Introduction: Postpartum depression is a disabling psychological disorder that, if left untreated, may have negative consequences for the mother, her partner, and the child. Although women with postpartum depression often experience symptoms of anxiety as well as depression, this has been underresearched. As metacognitive therapy assumes that the underlying mechanisms for both anxiety and depression are the same, it is a potentially useful psychological treatment for postpartum depression.

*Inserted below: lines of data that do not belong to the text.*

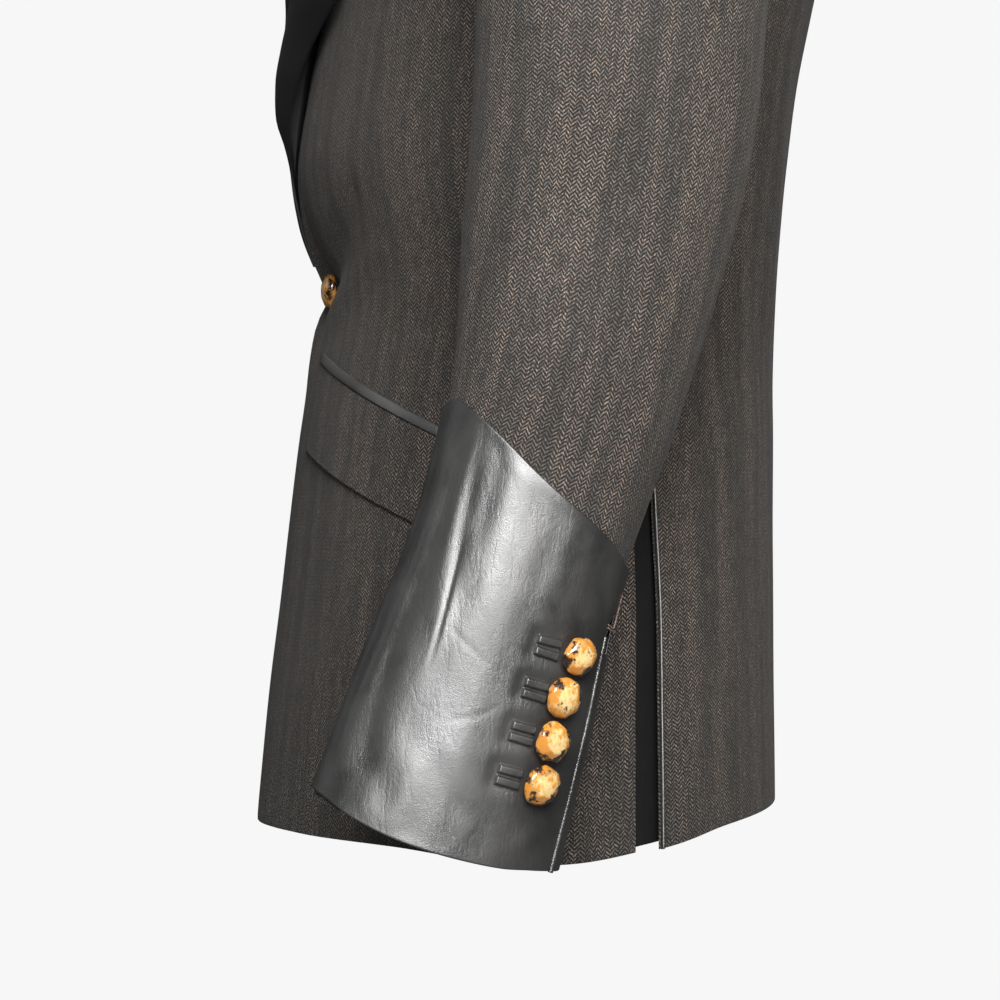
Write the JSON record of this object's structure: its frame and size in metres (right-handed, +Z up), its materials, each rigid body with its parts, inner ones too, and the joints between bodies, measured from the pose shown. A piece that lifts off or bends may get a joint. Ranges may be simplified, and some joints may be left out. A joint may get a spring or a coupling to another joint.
{
  "type": "blazer",
  "caption": "Tailored one-button blazer, filled out as if worn, with wide smooth lapels, slanted flap pockets, side vents and shaped leather cuffs.",
  "frame": {"origin": "midway between the two neck points, at the height of the neck edge, where the wearer's shoulders and neck hold the blazer up", "axes": "+Z up; the blazer faces -Y; +X is the wearer's left"},
  "size_m": [0.64, 0.2961, 0.7726],
  "materials": {
    "cloth": "fine herringbone in charcoal, brown and tan yarn",
    "leather": "smooth black leather with a broad soft sheen",
    "satin": "smooth black lapel facing",
    "horn": "polished amber and brown horn"
  },
  "bodies": {
    "root": {"left_front": "cloth", "left_side": "cloth", "left_back": "cloth", "left_vent_underlap": "satin", "left_vent_piping": "leather", "left_top_sleeve": "cloth", "left_under_sleeve": "cloth", "left_cuff": "leather", "left_cuff_underlap": "leather", "left_cuff_button_1": "horn", "left_cuff_button_2": "horn", "left_cuff_button_3": "horn", "left_cuff_button_4": "horn", "left_buttonhole_1": "leather", "left_buttonhole_2": "leather", "left_buttonhole_3": "leather", "left_buttonhole_4": "leather", "left_lapel": "satin", "left_pocket_welt": "leather", "left_pocket_flap": "cloth", "right_front": "cloth", "right_side": "cloth", "right_back": "cloth", "right_vent_underlap": "satin", "right_vent_piping": "leather", "right_top_sleeve": "cloth", "right_under_sleeve": "cloth", "right_cuff": "leather", "right_cuff_underlap": "leather", "right_cuff_button_1": "horn", "right_cuff_button_2": "horn", "right_cuff_button_3": "horn", "right_cuff_button_4": "horn", "right_buttonhole_1": "leather", "right_buttonhole_2": "leather", "right_buttonhole_3": "leather", "right_buttonhole_4": "leather", "right_lapel": "satin", "right_pocket_welt": "leather", "right_pocket_flap": "cloth", "collar": "satin", "front_button": "horn"}
  },
  "joints": []
}
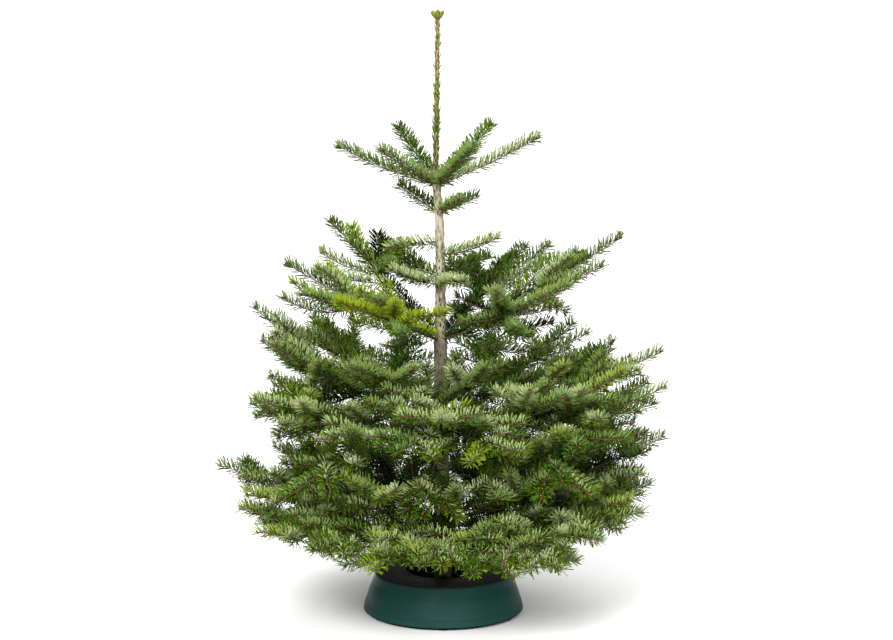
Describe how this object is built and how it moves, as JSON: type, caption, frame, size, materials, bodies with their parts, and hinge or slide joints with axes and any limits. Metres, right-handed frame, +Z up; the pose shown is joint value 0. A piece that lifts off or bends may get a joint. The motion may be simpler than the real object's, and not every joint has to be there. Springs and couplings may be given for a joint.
{
  "type": "cut fir christmas tree in a stand",
  "caption": "Young cut fir with a long leader and open whorls of boughs, held upright by clamp jaws in a round water stand.",
  "frame": {"origin": "middle of the flat underside of the stand, on the floor", "axes": "+Z up along the trunk, -Y the front, +X to the right seen from the front"},
  "size_m": [1.013, 0.8401, 1.3471],
  "materials": {
    "trunk_bark": "smooth young fir bark, grey brown low down and pale tan above, with green streaks",
    "bough_bark": "thin brown twig bark",
    "needles": "waxy fir needles, deep green above and pale silvery green below",
    "bright_needles": "waxy fir needles of a yellower green",
    "green_plastic": "dark green moulded plastic, satin with a fine grain",
    "grey_plastic": "charcoal grey moulded plastic, satin",
    "black_plastic": "black moulded plastic"
  },
  "bodies": {
    "root": {"between_left_foliage": "needles", "between_lower_foliage": "needles", "between_middle_foliage": "needles", "between_right_foliage": "needles", "between_upper_foliage": "needles", "leader_foliage": "needles", "stand_base": "black_plastic", "stand_collar": "grey_plastic", "stand_housing": "green_plastic", "stand_jaw_1": "black_plastic", "stand_jaw_2": "black_plastic", "stand_jaw_3": "black_plastic", "stand_well": "black_plastic", "trunk": "trunk_bark", "whorl1_back_left_foliage": "needles", "whorl1_back_right_foliage": "needles", "whorl1_front_left_foliage": "needles", "whorl1_front_right_foliage": "needles", "whorl1_left_foliage": "needles", "whorl1_right_foliage": "needles", "whorl2_back_left_foliage": "needles", "whorl2_back_left_limb": "bough_bark", "whorl2_back_right_foliage": "needles", "whorl2_back_right_limb": "bough_bark", "whorl2_front_left_foliage": "bright_needles", "whorl2_front_left_limb": "bough_bark", "whorl2_front_right_foliage": "needles", "whorl2_front_right_limb": "bough_bark", "whorl2_left_foliage": "needles", "whorl2_left_limb": "bough_bark", "whorl2_right_foliage": "needles", "whorl2_right_limb": "bough_bark", "whorl3_back_left_foliage": "needles", "whorl3_back_left_limb": "bough_bark", "whorl3_back_right_foliage": "needles", "whorl3_back_right_limb": "bough_bark", "whorl3_front_foliage": "needles", "whorl3_front_left_foliage": "needles", "whorl3_front_left_limb": "bough_bark", "whorl3_front_limb": "bough_bark", "whorl3_front_right_foliage": "needles", "whorl3_front_right_limb": "bough_bark", "whorl3_left_foliage": "needles", "whorl3_left_limb": "bough_bark", "whorl3_right_foliage": "needles", "whorl3_right_limb": "bough_bark", "whorl4_back_left_foliage": "needles", "whorl4_back_left_limb": "bough_bark", "whorl4_back_right_foliage": "needles", "whorl4_back_right_limb": "bough_bark", "whorl4_front_foliage": "needles", "whorl4_front_left_foliage": "needles", "whorl4_front_left_limb": "bough_bark", "whorl4_front_limb": "bough_bark", "whorl4_front_right_foliage": "needles", "whorl4_front_right_limb": "bough_bark", "whorl4_left_foliage": "needles", "whorl4_left_limb": "bough_bark", "whorl4_right_foliage": "needles", "whorl4_right_limb": "bough_bark"}
  },
  "joints": []
}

Methods: A pilot study was carried out using a multiple-baseline single case series to examine the effects associated with metacognitive therapy in the treatment of depression. Six women with postpartum depression were assigned to no-treatment baselines of 3 to 6 weeks, followed by 8 to 12 sessions of metacognitive therapy. Follow-up with participants took place at 3 and 6 months posttreatment.
Results: All participants experienced clinically significant reductions in symptoms of depression and anxiety, with corresponding reductions in metacognitive beliefs consistent with the idea that this may be the mechanism by which change occurred. Furthermore, all scores fell within the normal range posttreatment, and effect sizes were large. Treatment gains were maintained at 3 and 6 months posttreatment by all participants.
Discussion: This pilot study suggests that metacognitive therapy may be an effective psychological treatment for postpartum depression.